Fueron hasta la casa del hombre al que le decían de apodo “El Colorao” y le expusieron que unos borrachos los chocaron. Suárez le dio las características del auto y el número de la patente, y le dijo que con esos datos la policía podría dar con los sujetos rápidamente.

Pasó una semana y frente al Concejo Deliberante había una protesta de taxistas. Sobre la calle 24 de Septiembre y Rivadavia estaban estacionados unos cincuenta autos de alquiler que bloqueaban el tránsito.

El diario mandó a Suárez a cubrir la nota. Cuando llegó, comenzó a hacer las fotos a los coches y al caos que generaban. En eso estaba cuando encontró apoyado sobre el capot de un taxi al dueño del auto que habían chocado. Lo saludó y le preguntó si había logrado ubicar el vehículo de los “borrachos”.

El Colorao bajó la cabeza y entre dientes, incómodo, le respondió que la policía no lo pudo ubicar: – “No existe ese auto” le dijo.

El Gringo le repitió que si existía y que la patente y características eran las que le había dado.

Pero el hombre insistió: -“No te des manija, el auto no existe…”
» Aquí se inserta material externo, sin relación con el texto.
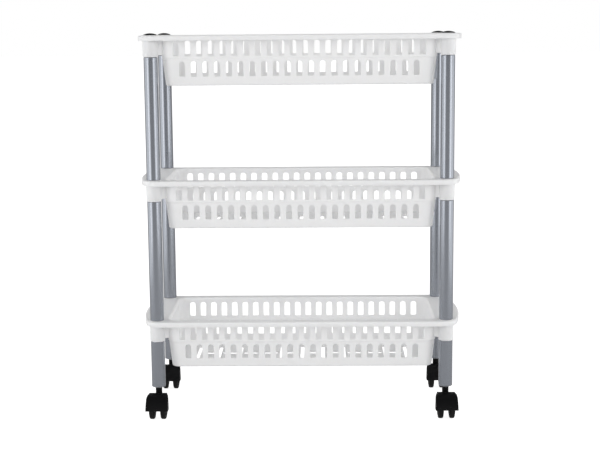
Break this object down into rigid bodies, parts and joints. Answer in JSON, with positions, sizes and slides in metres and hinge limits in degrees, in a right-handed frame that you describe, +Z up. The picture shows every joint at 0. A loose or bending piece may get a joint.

Desconcertado, Suárez siguió sacando fotos de la protesta. Cuando se iba, pasó de nuevo al lado de El Colorao y lo saludó. Caminó un par de metros y sintió un chistido. Era El Colorao que lo hablaba:

-“Flaco, vení; te voy a decir una cosa: ¡Cuidate! Se ve que le hiciste algo gordo a la policía y por eso te quieren matar…”

Suárez no caía. No entendía nada. Seguramente se equivocaba de persona. Él era un laburante, un tipo normal y nunca estuvo en contra de la policía.

Le preguntó por qué decía eso. Entonces le respondió que cuando fue a buscar información del auto, en la Policía le dijeron que no buscara más, que no había nada en contra suyo, “sino contra el fotógrafo hijo de puta (sic) que llevaba ese día…”

Suárez comenzó a atar cabos sueltos y a relacionar hechos como el atentado al doctor Bellomío. Se dio cuenta que todo tenía un común denominador: la muerte del Prode Correa.